Sables du Sahara + COVID-19 : un effet cocktail

Dr Colas Tcherakian

5 juillet 2024

Le Dr Colas Tcherakian (pneumologue à l’hôpital Foch) explique comment la synergie des polluants et des irritants exacerbe le risque d’infections, et notamment de COVID-19.

TRANSCRIPTION

Bonjour à tous, aujourd’hui je voudrais faire des mathématiques un peu particulières puisque nous discuterons la somme « sables du Sahara + COVID-19 », et plus généralement « l’effet cocktail  », cet effet synergique qu’ont entre elles les choses que vous respirez et qui ne sont pas seulement de simples additions d’éléments qui peuvent agresser vos poumons.

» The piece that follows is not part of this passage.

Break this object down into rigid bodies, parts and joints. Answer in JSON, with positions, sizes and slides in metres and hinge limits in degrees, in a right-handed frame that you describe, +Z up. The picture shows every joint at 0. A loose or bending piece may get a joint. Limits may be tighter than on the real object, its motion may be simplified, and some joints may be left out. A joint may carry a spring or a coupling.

On respire plus qu’on ne boit

L’ensemble des éléments présents dans l’air ne va pas constituer une somme d’un polluant + 1 autre, mais une synergie de polluants.

Les éléments à avoir en tête sont :

  • en général on boit 1 litre et demi d’eau par jour alors qu’on respire 15000 litres d’air, soit 15 kg d’air qui vont rentrer et sortir de nos poumons au cours d’une journée. Vous imaginez combien il est important d’avoir un air le plus pur possible.
  • ensuite, qu’est ce qui peut se trouver dans cet air ? Beaucoup de choses, comme des pollens (actuellement c’est la saison), des champignons (vous pouvez en avoir à la maison sous forme d’aspergillus, qui sont des spores agressifs pour les poumons, en tout cas si vous avez un terrain prédisposant), des virus et des bactéries qui ne sont rien d’autre qu’une pollution également. Et il y a d’autres formes de pollutions, notamment avec le NO, les composés organiques volatiles qui peuvent se retrouver dans les gaz d’échappement, mais aussi dans d’autres substances au domicile.
  • quoi qu’il en soit, l’ensemble de ces éléments ne va pas être une somme d’un polluant + 1 autre, mais une synergie de polluants. Et c’est quelque chose qu’on a compris ces dernières années.

En réalité, il y avait déjà eu des présuppositions, mais très clairement aujourd’hui on a des éléments qui montrent que le fait par exemple d’être exposé à un orage de poussière saharienne s’ensuit d’un pic de COVID-19. Vous allez me dire : « je ne vois pas le lien entre du sable et le COVID ». En fait, on a souvent l’impression qu’on est exposé au COVID (ou tout autre virus), et puis on tombe malade ou pas. En réalité, on peut porter ce virus sans être malade et il va attendre une brèche, une agression de la muqueuse pour pouvoir rentrer et se proliférer dans l’épithélium.

La synergie des polluants

On a bien montré que ces expositions aux particules fines pouvaient déclencher une infection et qu’il y avait une synergie entre l’exposition aux poussières sahariennes et les pics de COVID. Or il se trouve qu’en ce moment, il y a à la fois des poussières (puisqu’il y a à nouveau des orages du Sahara) et un pic de COVID. On peut donc imaginer qu’il y ait un surcroît d’activité de l’infection COVID avec une synergie entre les deux.

Ces synergies ont aussi été décrites pour les pollens et la pollution, c’est ce qu’on appelle les « polluènes », où le fait d’être exposé à certains types de pollution va modifier la conformation des pollens, les rendre plus allergènes ou changer la réponse du système immunitaire. Et cela donne ce qu’on appelle aujourd’hui « la synergie des polluants » où vous voyez que vous pouvez être exposé à un fond d’acariens (si vous êtes sensibilisé), ou des moisissures, au domicile. Et rajouter dessus des irritants, que cela soit la pollution extérieure, l’orage de sable du Sahara, bref, plein de choses qui vont s’ajouter les unes aux autres jusqu’à faire apparaître une exacerbation, c’est-à-dire un moment où les symptômes vont devenir visibles sur le plan respiratoire.

Dans les facteurs déclenchants on peut aussi avoir des virus et ces éléments ne sont pas indépendants les uns des autres. D’où cette réflexion que je voulais partager avec vous : « 1 + 1 = 2 ? Non, c’est égal à 1 ! » Je pense qu’on ne peut pas mieux résumer l’effet cocktail qui est que 1 + 1 ne fait pas toujours 2, et qu’y a une vraie synergie entre les différents exposomes, qui sont la somme des choses qui rentrent dans vos poumons et qui vont interagir les unes avec les autres, et avec votre système immunitaire et votre épithélium. Donc attention : poussière du Sahara + COVID = mauvais combo.